There is no reason why C++ can't provide a lengthof(x) function that returns
the length of arrays allocated using new[], since the length needs to be
stored internally anyway -- otherwise delete[] wouldn't know how many
destructors to call. It would also be great if there was a realloc()
equivalent that did the right thing with regards to constructors/destructors,
because it's not possible to build this functionality on top of C's realloc().

new[] and delete[] are frustrating. If you "typedef int X[5]", how do you
correctly free one instance of X - "delete new X" or "delete[] new X"?

The problem is that vector<T> isn't great either. Only C++03 made it legal to
assume that vector<T> has contiguous storage (which is critical when
interfacing with C APIs), and only C++11 made it possible to transfer vectors
without expensive copies. But using rvalue references and copy elision
correctly is certainly not trivial, and using vector<T> as a building block
for your own data structures is in some ways more frustrating than using
new[].

I think C++ should deprecate new[] and delete[], add a library function
std::realloc_array<T>(ptr_or_null, length) that can be used to replace
new[]/delete[]/realloc() and another library function std::array_length(ptr),
and then vector<T> and other data structures could be built on top of that
with little overhead.

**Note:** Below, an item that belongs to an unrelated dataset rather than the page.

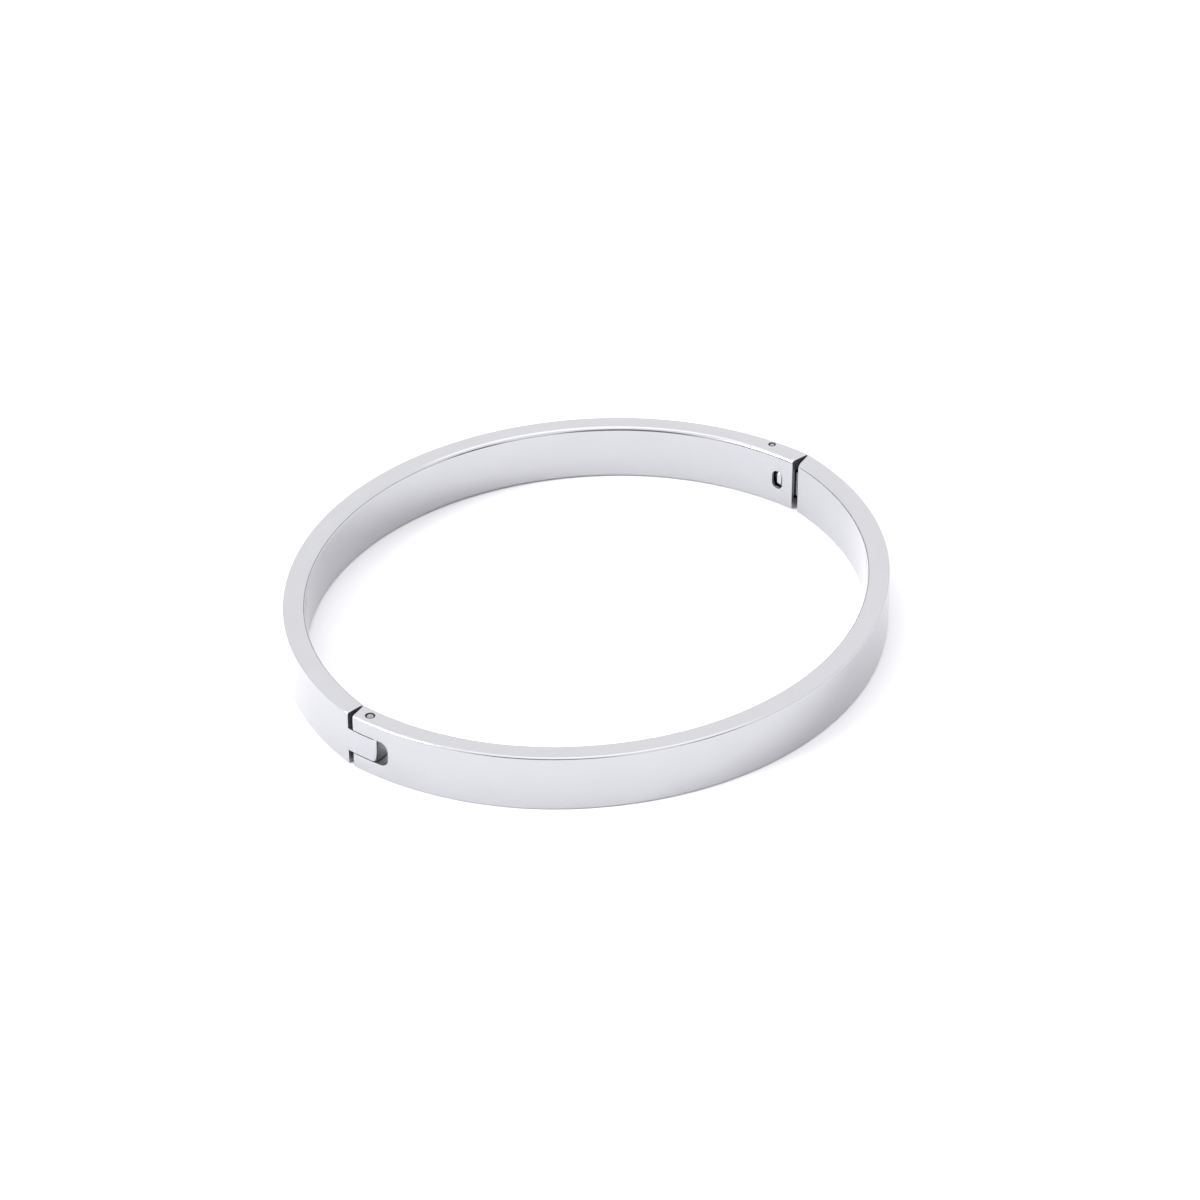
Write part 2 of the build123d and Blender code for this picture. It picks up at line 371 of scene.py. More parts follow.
def pick_flat(piece, point, normal):
    """In edit mode, selects the face that lies across the band at a point."""
    pick(
        piece, "faces",
        lambda face: abs((middle(face) - point).dot(normal)) < TOUCH
        and abs(face.normal.dot(normal)) > 0.99,
    )


def give_finish(piece, material_slot, test):
    """Gives the faces that pass the test the material in one of the piece's slots."""
    edit(piece)
    pick(piece, "faces", test)
    piece.active_material_index = material_slot
    bpy.ops.object.material_slot_assign()
    bpy.ops.object.mode_set(mode="OBJECT")


def cut_off(point, normal):
    """In edit mode, removes what is selected past a plane, and closes the cut."""
    bpy.ops.mesh.bisect(
        plane_co=point, plane_no=normal, use_fill=True, clear_outer=True, threshold=1e-8,
    )


def middle(element):
    """Mean of an edge's or a face's corners."""
    corners = [vertex.co for vertex in element.verts]
    return sum(corners, Vector()) / len(corners)


def box_tool(size, place, turn=0.0, corner=0.0, along=0, reach=None):
    """Block, turned about Z; the edges along one axis may be rounded, all four or by a test."""
    clear_selection()
    bpy.ops.mesh.primitive_cube_add(size=1)
    tool = bpy.context.object
    bpy.ops.object.mode_set(mode="EDIT")
    bpy.ops.transform.resize(value=size)
    if corner:
        pick(tool, "edges", lambda edge: is_along(edge, along) and (reach is None or reach(edge)))
        bpy.ops.mesh.bevel(offset=corner, segments=CORNER_SEGMENTS, affect="EDGES")
    bpy.ops.object.mode_set(mode="OBJECT")
    tool.location = place
    tool.rotation_euler = (0, 0, turn)
    return keep_place("tool")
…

But I don't see it happening.

------
jononor
I'm more annoyed that const is opt-in instead of the default. Though I guess
for C++ as a "better C" there wasn't much of an option to do that...

------
gurkendoktor
const is one of the reasons why I prefer strongly-typed languages based on
reference types. I want to love the no-overhead policy of C++, but value types
make const annoying (e.g. no vector<const string>) and require complicated
rvalue-reference mechanics to be efficient when working with nested data
structures.

In Java, where everything is an (expensive) reference type, building an
immutable LabeledPoint2D class is a no-brainer. "final String label; final
double x, y;" \- done. I find this much easier to reason about than the C++
equivalent where the const-ness only emerges from how you use the class.

Add Objective-C's system where Array<T>, Set<T>, String etc. are all
immutable, and only their derived types (MutableArray<T>, MutableSet<T>,
MutableString) are mutable, and you get a reasonably effective and efficient
implementation of tail-constness without extending your type system.

It's bizarre how C++ and D both try so hard to implement const, yet higher-
level languages that could easily have better const support don't really
bother (think Java, where you never know which List<T> is mutable).